What you should do: Copy exactly, please, the lines of the data from its start through the line containing "self.socket = socket".

##### Dataset excerpt #####

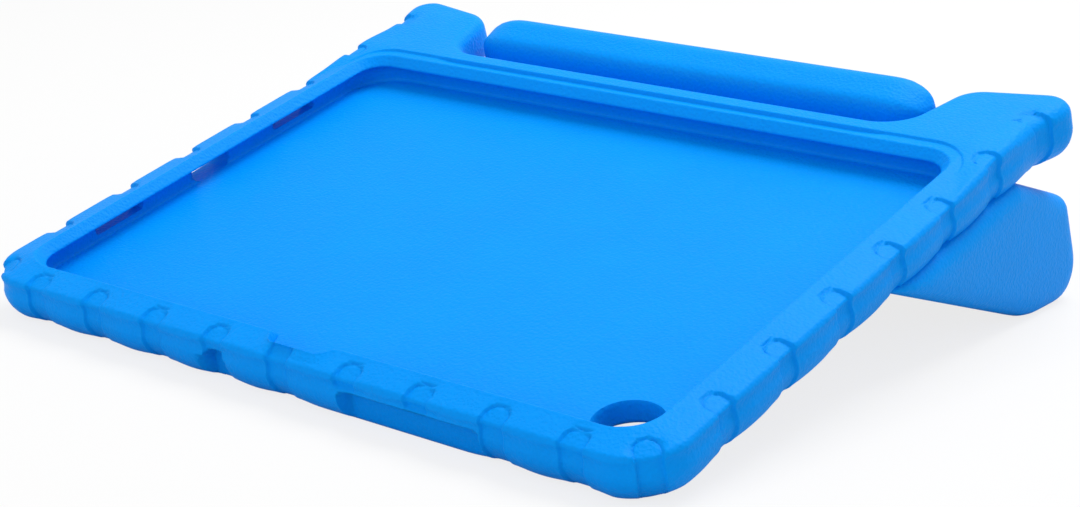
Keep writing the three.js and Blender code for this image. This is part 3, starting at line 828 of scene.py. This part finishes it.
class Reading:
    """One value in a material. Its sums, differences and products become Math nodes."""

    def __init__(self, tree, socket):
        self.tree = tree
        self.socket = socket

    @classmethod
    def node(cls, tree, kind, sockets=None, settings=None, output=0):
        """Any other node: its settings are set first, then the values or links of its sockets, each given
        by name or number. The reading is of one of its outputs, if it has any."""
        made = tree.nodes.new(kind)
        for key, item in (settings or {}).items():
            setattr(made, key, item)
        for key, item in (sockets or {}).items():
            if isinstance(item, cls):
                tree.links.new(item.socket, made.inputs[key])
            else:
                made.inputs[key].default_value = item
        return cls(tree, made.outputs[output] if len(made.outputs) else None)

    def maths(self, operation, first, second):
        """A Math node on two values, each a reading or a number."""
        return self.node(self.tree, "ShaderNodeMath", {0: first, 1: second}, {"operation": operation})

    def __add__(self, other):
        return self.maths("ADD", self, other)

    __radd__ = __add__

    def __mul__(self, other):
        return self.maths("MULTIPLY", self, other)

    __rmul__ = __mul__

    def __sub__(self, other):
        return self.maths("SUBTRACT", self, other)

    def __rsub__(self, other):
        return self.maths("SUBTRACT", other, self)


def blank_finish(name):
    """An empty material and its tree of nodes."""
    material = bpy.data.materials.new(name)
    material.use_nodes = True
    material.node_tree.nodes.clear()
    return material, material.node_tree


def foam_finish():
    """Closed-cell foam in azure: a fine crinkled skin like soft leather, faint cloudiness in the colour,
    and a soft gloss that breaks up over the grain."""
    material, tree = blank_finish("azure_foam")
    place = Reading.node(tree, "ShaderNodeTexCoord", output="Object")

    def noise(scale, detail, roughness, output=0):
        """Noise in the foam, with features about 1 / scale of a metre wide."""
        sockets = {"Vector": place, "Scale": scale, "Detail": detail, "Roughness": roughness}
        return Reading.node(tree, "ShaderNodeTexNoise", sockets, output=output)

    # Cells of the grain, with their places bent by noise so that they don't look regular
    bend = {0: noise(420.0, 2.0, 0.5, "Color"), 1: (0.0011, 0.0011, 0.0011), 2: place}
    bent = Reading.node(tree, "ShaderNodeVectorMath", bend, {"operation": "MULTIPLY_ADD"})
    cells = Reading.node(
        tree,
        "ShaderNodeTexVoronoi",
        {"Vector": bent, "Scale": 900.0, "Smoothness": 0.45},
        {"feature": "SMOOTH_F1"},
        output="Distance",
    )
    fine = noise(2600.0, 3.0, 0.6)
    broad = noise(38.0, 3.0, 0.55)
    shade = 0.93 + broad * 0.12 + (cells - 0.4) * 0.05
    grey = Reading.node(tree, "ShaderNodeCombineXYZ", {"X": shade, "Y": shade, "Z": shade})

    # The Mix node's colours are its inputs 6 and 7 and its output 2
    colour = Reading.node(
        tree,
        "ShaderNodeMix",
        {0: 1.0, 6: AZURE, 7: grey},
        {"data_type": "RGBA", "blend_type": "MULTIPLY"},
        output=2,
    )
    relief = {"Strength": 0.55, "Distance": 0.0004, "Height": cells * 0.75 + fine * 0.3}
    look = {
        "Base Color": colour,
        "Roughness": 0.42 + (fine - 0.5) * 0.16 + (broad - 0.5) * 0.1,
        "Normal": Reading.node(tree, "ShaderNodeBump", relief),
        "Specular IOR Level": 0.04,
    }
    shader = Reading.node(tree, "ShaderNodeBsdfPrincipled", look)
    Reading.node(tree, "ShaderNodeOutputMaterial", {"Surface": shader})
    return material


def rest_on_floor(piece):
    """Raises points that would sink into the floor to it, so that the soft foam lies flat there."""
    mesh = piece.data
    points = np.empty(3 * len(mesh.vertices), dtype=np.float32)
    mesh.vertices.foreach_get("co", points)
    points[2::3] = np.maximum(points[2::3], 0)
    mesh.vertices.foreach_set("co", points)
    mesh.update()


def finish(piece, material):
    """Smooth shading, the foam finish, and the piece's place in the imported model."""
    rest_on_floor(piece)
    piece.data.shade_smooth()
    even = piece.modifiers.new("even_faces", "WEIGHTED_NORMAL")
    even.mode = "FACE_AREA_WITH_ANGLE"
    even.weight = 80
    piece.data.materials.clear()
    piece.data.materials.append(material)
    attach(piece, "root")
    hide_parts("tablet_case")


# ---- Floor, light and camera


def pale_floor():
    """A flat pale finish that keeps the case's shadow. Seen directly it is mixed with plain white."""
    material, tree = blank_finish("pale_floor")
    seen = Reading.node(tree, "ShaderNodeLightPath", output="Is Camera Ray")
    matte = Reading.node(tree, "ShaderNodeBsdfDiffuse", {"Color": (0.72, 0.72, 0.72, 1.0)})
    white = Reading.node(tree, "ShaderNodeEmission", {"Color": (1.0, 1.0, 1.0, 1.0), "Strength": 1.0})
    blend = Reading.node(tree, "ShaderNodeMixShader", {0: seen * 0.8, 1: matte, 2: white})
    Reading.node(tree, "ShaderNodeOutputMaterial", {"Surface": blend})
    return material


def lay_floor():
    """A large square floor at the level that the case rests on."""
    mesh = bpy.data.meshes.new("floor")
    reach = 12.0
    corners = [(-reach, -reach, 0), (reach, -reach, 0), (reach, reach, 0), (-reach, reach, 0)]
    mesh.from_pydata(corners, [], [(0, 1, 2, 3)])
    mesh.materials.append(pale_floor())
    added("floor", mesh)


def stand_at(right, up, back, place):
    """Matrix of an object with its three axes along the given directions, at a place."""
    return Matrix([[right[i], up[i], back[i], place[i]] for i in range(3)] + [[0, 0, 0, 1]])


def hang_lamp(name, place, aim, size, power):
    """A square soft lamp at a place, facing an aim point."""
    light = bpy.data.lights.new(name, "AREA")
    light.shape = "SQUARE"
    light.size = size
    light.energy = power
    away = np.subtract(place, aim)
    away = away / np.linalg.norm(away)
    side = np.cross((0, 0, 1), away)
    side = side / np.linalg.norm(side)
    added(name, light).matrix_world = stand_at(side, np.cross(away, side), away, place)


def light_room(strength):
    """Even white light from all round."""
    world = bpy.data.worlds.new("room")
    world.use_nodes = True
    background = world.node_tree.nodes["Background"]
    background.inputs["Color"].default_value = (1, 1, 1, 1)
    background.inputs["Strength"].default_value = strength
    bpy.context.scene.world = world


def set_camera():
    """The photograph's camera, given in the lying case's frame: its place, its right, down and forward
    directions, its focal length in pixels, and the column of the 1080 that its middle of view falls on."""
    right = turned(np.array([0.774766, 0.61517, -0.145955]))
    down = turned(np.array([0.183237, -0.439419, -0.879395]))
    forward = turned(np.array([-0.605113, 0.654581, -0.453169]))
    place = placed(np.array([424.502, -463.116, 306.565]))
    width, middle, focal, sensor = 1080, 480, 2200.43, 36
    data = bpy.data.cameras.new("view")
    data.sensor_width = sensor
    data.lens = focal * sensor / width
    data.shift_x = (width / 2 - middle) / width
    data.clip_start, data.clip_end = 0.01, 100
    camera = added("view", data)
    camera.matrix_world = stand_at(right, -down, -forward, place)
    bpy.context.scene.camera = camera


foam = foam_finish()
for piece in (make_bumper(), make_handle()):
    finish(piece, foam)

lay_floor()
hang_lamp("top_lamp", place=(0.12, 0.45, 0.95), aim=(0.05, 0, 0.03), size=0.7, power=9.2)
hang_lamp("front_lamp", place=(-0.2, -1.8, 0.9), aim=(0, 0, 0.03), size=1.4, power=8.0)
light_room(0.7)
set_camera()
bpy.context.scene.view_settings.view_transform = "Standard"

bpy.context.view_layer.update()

#####

Written answer:
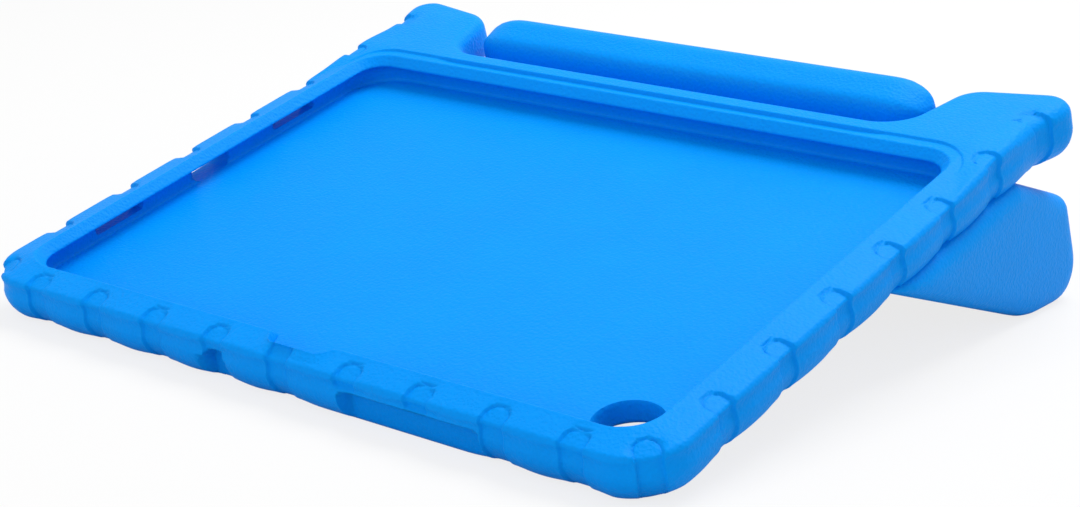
Keep writing the three.js and Blender code for this image. This is part 3, starting at line 828 of scene.py. This part finishes it.
class Reading:
    """One value in a material. Its sums, differences and products become Math nodes."""

    def __init__(self, tree, socket):
        self.tree = tree
        self.socket = socket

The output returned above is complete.